Before Taking Leave Of My Seafaring Days, I Must Say One Word
About Corporal Punishment.
Sir Thomas Bouchier was a good
sailor, a gallant officer, and a kind-hearted man; but he was
one of the old school.
Discipline was his watchword, and he
endeavoured to maintain it by severity. I dare say that, on
an average, there was a man flogged as often as once a month
during the first two years the 'Blonde' was in commission. A
flogging on board a man-of-war with a 'cat,' the nine tails
of which were knotted, and the lashes of which were slowly
delivered, up to the four dozen, at the full swing of the
arm, and at the extremity of lash and handle, was very severe
punishment. Each knot brought blood, and the shock of the
blow knocked the breath out of a man with an involuntary
'Ugh!' however stoically he bore the pain.
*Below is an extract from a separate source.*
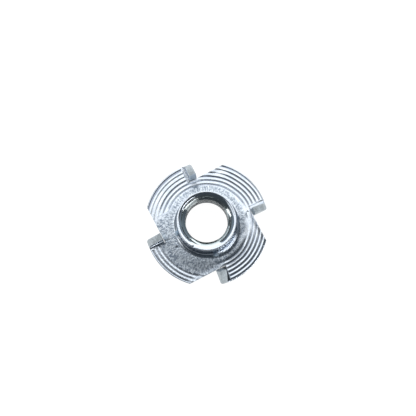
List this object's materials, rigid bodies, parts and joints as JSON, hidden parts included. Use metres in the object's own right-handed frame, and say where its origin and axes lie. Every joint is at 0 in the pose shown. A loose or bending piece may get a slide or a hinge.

I have seen many a bad man flogged for unpardonable conduct,
and many a good man for a glass of grog too much. My firm
conviction is that the bad man was very little the better;
the good man very much the worse. The good man felt the
disgrace, and was branded for life. His self-esteem was
permanently maimed, and he rarely held up his head or did his
best again. Besides which, - and this is true of all
punishment - any sense of injustice destroys respect for the
punisher. Still I am no sentimentalist; I have a contempt
for, and even a dread of, sentimentalism.